§ THE EXERCISE
Exactly the lines from the one that contains "ceiling_plate()" to the one that contains "bpy.data.objects.remove(obj)", both lines included, should be copied, and no others.

§ DATA SECTION
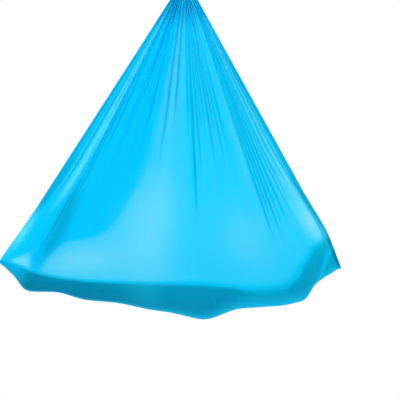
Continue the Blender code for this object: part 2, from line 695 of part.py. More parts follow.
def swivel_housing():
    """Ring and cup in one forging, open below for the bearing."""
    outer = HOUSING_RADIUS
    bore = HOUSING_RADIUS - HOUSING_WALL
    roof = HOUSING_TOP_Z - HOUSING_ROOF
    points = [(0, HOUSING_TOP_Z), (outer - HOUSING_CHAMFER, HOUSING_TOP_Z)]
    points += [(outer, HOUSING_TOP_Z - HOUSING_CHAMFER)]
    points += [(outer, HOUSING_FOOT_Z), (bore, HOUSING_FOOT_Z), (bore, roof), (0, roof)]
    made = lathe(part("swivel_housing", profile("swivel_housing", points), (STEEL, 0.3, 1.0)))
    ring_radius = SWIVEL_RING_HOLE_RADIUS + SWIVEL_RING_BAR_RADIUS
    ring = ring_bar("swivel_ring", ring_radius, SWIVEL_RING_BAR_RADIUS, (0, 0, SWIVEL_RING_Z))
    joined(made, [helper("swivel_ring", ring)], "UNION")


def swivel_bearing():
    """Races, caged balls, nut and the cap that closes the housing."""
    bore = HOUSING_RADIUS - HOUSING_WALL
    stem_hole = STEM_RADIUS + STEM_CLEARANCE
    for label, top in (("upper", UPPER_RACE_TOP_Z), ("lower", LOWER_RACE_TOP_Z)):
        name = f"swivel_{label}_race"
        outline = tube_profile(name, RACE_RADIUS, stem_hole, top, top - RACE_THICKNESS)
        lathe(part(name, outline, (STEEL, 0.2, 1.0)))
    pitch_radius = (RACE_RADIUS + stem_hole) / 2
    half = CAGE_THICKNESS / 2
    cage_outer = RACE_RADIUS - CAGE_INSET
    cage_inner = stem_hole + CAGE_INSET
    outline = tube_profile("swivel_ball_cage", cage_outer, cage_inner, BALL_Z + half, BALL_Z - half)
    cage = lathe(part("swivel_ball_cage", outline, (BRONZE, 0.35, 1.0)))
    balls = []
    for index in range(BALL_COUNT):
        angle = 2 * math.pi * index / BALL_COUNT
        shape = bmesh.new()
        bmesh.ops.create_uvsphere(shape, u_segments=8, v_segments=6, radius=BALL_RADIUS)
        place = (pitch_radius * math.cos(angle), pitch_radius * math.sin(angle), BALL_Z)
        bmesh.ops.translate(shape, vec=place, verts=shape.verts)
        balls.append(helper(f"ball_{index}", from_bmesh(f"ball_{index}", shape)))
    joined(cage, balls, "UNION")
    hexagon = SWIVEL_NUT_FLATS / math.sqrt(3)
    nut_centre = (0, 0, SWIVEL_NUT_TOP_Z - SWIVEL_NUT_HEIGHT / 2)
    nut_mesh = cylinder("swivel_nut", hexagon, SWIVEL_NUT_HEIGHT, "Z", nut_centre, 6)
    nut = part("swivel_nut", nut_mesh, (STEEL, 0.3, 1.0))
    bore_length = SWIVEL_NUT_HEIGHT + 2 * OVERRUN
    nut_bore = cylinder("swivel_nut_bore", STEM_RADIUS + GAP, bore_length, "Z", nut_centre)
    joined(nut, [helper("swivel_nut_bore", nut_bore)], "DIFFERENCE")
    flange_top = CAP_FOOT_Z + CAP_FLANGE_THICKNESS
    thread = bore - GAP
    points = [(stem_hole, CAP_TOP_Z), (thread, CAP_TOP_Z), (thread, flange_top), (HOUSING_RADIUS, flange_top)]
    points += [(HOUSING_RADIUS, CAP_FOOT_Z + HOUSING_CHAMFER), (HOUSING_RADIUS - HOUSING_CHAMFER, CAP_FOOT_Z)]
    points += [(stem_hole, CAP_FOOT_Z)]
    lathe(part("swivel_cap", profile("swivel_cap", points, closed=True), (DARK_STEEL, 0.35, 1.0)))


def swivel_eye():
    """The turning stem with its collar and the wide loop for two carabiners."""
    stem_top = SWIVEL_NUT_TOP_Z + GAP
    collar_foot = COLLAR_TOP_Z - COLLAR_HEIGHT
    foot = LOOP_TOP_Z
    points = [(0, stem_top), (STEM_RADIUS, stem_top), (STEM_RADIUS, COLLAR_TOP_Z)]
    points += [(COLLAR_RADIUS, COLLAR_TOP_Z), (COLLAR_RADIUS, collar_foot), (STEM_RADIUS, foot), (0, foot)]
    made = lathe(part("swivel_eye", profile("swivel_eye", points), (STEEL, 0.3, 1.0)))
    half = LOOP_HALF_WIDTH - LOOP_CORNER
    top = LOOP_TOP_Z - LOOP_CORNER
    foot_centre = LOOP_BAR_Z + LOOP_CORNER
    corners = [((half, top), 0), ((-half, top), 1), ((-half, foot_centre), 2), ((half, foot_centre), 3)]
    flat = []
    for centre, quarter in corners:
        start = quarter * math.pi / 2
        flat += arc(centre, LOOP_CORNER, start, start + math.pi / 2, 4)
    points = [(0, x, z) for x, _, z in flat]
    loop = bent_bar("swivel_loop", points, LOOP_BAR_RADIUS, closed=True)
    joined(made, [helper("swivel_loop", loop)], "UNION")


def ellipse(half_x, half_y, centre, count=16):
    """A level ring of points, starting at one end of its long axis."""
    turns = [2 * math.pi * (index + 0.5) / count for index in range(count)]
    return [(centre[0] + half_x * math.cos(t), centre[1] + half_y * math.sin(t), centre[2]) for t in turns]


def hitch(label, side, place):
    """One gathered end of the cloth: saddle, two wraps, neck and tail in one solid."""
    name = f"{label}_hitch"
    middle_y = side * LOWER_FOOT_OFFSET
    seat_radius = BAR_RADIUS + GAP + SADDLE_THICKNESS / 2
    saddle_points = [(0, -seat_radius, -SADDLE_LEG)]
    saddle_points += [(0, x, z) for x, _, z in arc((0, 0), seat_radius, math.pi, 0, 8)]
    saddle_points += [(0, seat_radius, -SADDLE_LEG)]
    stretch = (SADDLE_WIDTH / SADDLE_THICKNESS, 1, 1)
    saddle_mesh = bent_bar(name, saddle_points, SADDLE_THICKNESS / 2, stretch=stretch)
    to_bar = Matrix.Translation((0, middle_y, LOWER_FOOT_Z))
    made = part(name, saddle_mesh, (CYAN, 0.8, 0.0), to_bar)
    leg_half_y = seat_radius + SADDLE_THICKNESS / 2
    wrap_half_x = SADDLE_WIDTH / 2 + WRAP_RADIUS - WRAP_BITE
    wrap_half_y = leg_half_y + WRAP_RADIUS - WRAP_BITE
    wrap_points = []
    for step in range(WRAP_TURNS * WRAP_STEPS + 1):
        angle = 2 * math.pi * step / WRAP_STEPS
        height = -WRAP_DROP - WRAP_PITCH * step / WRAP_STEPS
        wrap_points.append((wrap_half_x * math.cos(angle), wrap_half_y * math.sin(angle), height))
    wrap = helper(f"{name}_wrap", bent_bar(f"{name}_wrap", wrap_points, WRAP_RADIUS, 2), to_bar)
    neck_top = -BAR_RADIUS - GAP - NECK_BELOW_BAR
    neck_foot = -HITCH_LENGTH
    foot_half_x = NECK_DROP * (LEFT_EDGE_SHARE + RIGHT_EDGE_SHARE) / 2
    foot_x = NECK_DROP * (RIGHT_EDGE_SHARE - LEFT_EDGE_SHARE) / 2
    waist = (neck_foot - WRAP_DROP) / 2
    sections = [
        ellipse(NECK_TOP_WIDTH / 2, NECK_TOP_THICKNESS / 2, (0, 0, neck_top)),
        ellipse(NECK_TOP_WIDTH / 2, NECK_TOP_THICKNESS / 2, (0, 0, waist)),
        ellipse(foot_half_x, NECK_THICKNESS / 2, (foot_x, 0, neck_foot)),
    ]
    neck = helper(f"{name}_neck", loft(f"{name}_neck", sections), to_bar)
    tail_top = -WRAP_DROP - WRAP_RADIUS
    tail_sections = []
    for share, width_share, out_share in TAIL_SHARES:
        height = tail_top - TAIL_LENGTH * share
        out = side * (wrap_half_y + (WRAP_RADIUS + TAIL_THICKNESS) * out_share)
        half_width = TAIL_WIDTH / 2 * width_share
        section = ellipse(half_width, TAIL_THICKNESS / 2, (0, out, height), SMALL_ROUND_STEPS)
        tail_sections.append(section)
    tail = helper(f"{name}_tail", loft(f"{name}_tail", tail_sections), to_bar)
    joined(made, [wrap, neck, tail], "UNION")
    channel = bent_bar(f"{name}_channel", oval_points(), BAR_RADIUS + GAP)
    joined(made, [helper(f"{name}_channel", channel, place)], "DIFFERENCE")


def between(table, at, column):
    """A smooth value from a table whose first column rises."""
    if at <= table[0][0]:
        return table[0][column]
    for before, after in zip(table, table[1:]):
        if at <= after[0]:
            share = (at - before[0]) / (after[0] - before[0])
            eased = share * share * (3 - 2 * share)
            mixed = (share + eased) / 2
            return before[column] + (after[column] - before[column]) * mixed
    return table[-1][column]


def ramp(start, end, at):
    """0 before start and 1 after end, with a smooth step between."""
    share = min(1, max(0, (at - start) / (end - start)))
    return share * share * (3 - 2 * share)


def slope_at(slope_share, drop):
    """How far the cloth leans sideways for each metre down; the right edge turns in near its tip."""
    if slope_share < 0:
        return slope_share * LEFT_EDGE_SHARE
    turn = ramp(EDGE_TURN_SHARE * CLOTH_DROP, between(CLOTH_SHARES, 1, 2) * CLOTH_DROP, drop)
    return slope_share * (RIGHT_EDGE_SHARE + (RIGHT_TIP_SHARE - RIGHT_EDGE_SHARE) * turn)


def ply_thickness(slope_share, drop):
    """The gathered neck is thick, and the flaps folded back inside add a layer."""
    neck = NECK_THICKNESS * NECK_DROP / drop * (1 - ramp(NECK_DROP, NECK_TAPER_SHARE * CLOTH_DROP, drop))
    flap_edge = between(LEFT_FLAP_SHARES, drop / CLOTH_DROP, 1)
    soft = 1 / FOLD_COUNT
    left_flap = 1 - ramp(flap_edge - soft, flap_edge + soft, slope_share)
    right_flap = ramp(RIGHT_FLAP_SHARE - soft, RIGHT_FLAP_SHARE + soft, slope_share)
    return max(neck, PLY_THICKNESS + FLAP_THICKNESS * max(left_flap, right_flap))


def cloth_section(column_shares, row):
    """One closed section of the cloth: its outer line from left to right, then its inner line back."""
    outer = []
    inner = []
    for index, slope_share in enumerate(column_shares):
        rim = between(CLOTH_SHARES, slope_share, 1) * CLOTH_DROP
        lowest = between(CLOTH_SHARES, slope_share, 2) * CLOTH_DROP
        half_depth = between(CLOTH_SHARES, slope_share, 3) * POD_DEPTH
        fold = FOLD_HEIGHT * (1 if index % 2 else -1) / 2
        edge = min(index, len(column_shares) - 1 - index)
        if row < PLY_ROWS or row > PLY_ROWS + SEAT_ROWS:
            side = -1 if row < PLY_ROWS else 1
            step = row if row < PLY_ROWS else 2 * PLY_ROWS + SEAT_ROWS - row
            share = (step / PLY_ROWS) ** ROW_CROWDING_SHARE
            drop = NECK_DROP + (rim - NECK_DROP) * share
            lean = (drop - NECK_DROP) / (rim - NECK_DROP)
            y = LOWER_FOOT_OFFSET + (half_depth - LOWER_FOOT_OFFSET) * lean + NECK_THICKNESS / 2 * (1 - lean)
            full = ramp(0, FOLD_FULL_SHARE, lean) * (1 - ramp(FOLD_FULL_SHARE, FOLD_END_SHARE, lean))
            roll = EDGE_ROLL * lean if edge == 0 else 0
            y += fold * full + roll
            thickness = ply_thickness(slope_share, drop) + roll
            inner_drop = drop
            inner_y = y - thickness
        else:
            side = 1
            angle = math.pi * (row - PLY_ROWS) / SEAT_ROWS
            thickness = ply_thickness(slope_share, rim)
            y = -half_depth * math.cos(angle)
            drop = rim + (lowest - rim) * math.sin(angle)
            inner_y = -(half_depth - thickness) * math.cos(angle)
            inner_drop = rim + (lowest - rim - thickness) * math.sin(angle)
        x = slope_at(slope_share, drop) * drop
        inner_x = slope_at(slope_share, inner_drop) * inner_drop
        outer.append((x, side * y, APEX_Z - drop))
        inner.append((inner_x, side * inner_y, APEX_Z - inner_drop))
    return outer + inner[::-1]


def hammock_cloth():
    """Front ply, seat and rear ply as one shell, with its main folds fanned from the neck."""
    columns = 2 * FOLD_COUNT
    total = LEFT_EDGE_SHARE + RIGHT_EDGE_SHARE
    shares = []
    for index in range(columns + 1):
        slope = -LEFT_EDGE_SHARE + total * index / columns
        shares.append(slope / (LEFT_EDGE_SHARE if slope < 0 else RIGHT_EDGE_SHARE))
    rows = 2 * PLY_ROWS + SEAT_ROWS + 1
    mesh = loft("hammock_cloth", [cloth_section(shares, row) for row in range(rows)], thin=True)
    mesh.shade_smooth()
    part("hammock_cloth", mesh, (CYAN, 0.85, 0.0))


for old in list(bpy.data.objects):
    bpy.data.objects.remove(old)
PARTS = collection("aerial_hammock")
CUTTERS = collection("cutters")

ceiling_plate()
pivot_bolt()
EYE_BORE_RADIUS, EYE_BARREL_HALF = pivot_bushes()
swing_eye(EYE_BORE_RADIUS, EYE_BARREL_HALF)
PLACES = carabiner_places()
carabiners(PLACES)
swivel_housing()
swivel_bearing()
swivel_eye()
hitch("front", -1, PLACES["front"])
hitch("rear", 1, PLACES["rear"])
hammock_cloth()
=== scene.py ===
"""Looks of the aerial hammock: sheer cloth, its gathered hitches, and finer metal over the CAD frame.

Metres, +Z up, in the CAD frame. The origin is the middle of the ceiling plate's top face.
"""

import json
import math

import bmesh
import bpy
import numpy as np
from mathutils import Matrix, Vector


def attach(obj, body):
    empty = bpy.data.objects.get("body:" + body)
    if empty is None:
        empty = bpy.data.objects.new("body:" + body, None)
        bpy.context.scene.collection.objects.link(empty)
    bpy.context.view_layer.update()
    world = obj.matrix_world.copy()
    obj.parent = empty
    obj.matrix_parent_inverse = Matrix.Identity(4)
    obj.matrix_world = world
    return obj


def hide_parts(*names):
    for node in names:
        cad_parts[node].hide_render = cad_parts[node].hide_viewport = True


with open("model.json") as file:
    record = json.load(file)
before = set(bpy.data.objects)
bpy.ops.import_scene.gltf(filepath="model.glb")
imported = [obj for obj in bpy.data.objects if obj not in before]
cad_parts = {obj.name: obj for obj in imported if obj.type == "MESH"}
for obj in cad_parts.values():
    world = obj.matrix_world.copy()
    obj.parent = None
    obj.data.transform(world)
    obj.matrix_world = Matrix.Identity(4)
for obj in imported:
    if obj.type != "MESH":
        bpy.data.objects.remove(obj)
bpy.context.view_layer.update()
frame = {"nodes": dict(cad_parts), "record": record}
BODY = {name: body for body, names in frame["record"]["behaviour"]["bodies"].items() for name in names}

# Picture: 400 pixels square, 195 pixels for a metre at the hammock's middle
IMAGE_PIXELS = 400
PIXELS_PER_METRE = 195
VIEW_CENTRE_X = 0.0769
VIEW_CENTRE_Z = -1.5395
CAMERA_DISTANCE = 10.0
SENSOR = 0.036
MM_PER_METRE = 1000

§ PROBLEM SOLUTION
ceiling_plate()
pivot_bolt()
EYE_BORE_RADIUS, EYE_BARREL_HALF = pivot_bushes()
swing_eye(EYE_BORE_RADIUS, EYE_BARREL_HALF)
PLACES = carabiner_places()
carabiners(PLACES)
swivel_housing()
swivel_bearing()
swivel_eye()
hitch("front", -1, PLACES["front"])
hitch("rear", 1, PLACES["rear"])
hammock_cloth()
=== scene.py ===
"""Looks of the aerial hammock: sheer cloth, its gathered hitches, and finer metal over the CAD frame.

Metres, +Z up, in the CAD frame. The origin is the middle of the ceiling plate's top face.
"""

import json
import math

import bmesh
import bpy
import numpy as np
from mathutils import Matrix, Vector


def attach(obj, body):
    empty = bpy.data.objects.get("body:" + body)
    if empty is None:
        empty = bpy.data.objects.new("body:" + body, None)
        bpy.context.scene.collection.objects.link(empty)
    bpy.context.view_layer.update()
    world = obj.matrix_world.copy()
    obj.parent = empty
    obj.matrix_parent_inverse = Matrix.Identity(4)
    obj.matrix_world = world
    return obj


def hide_parts(*names):
    for node in names:
        cad_parts[node].hide_render = cad_parts[node].hide_viewport = True


with open("model.json") as file:
    record = json.load(file)
before = set(bpy.data.objects)
bpy.ops.import_scene.gltf(filepath="model.glb")
imported = [obj for obj in bpy.data.objects if obj not in before]
cad_parts = {obj.name: obj for obj in imported if obj.type == "MESH"}
for obj in cad_parts.values():
    world = obj.matrix_world.copy()
    obj.parent = None
    obj.data.transform(world)
    obj.matrix_world = Matrix.Identity(4)
for obj in imported:
    if obj.type != "MESH":
        bpy.data.objects.remove(obj)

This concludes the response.